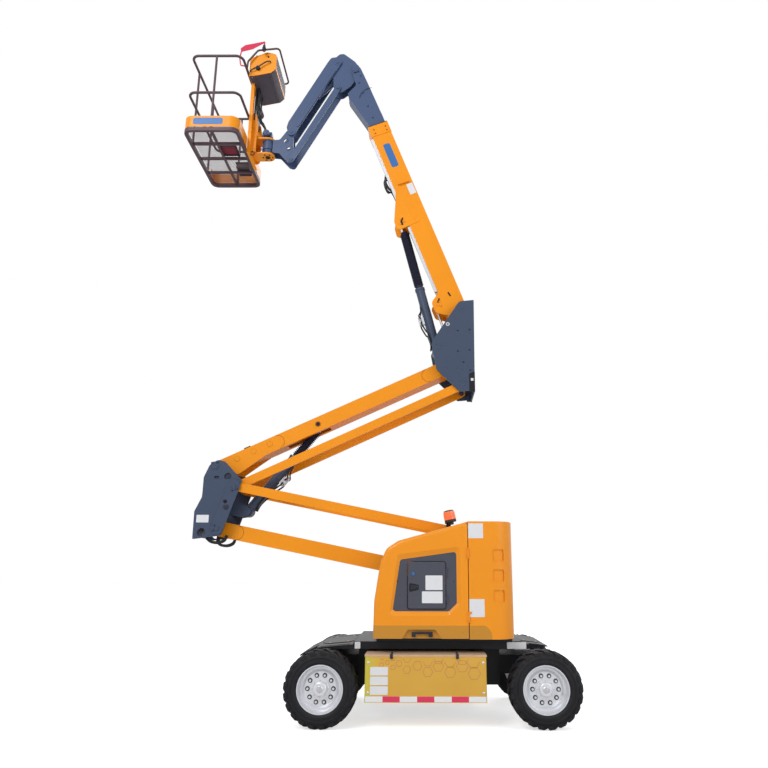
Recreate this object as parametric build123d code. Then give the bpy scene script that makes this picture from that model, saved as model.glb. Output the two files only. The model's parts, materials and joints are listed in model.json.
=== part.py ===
"""Articulating boom lift: chassis, turntable, two-stage riser, telescopic boom, jib and platform.

All sizes are millimetres. +X points to the counterweight and steering end, -X to the drive end over
which the platform hangs, +Y to the far side and +Z up. The model is drawn about the slew axis
(x = 0, y = 0, floor at z = 0) and moved along X at the end, so that the origin lies on the floor
under the middle of the machine's whole length.
"""
from math import atan2, cos, degrees, hypot, radians, sin
import os

from build123d import *

# ---- chassis, wheels and steering -------------------------------------------------------------
WHEELBASE = 2154
WIDTH = 1762            # over the tyres
TYRE_R = 355
TYRE_W = 240
RIM_R = 236             # rim flange
RIM_WALL = 9
DISC_T = 14
DISC_Y = WIDTH / 2 - 76         # outer face of the wheel disc
WHEEL_BOLTS = 10
FRAME_HALF = 300        # half width of the chassis beam
FRAME_BOTTOM = 316
FRAME_TOP = 690
FRAME_REAR = 700        # ends of the beam along X
FRAME_FRONT = -760
PLATE = 12              # chassis and deck plate thickness
DECK_TOP = 764
DECK_FRONT = -1158
DECK_REAR = 975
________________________
◆ REQUIREMENTS ◆
Copy out the listing above, line by line and exactly, from its first line to the line holding "jib and platform.", inclusive.

◆ FINISHED TASK ◆
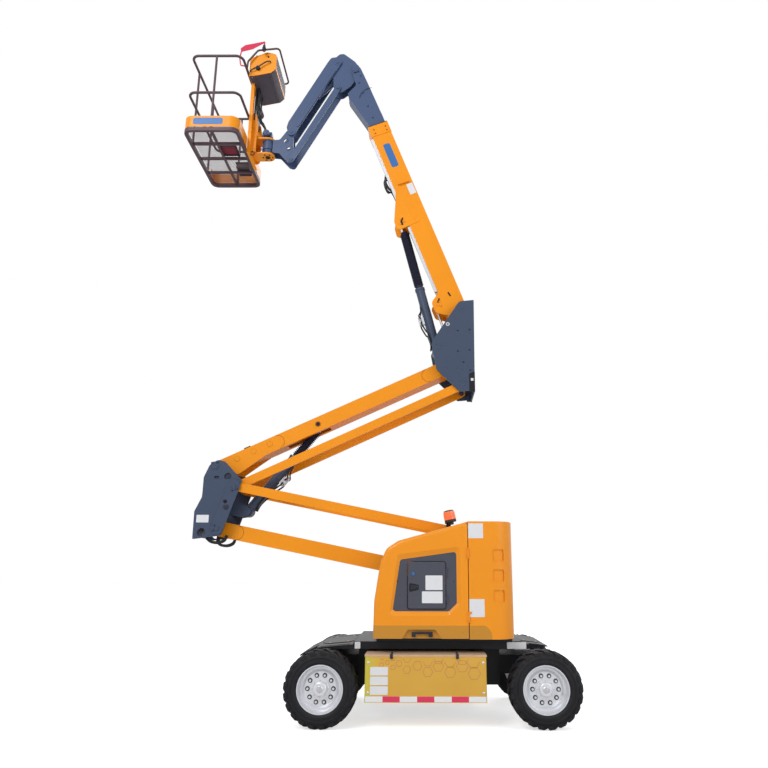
Recreate this object as parametric build123d code. Then give the bpy scene script that makes this picture from that model, saved as model.glb. Output the two files only. The model's parts, materials and joints are listed in model.json.
=== part.py ===
"""Articulating boom lift: chassis, turntable, two-stage riser, telescopic boom, jib and platform.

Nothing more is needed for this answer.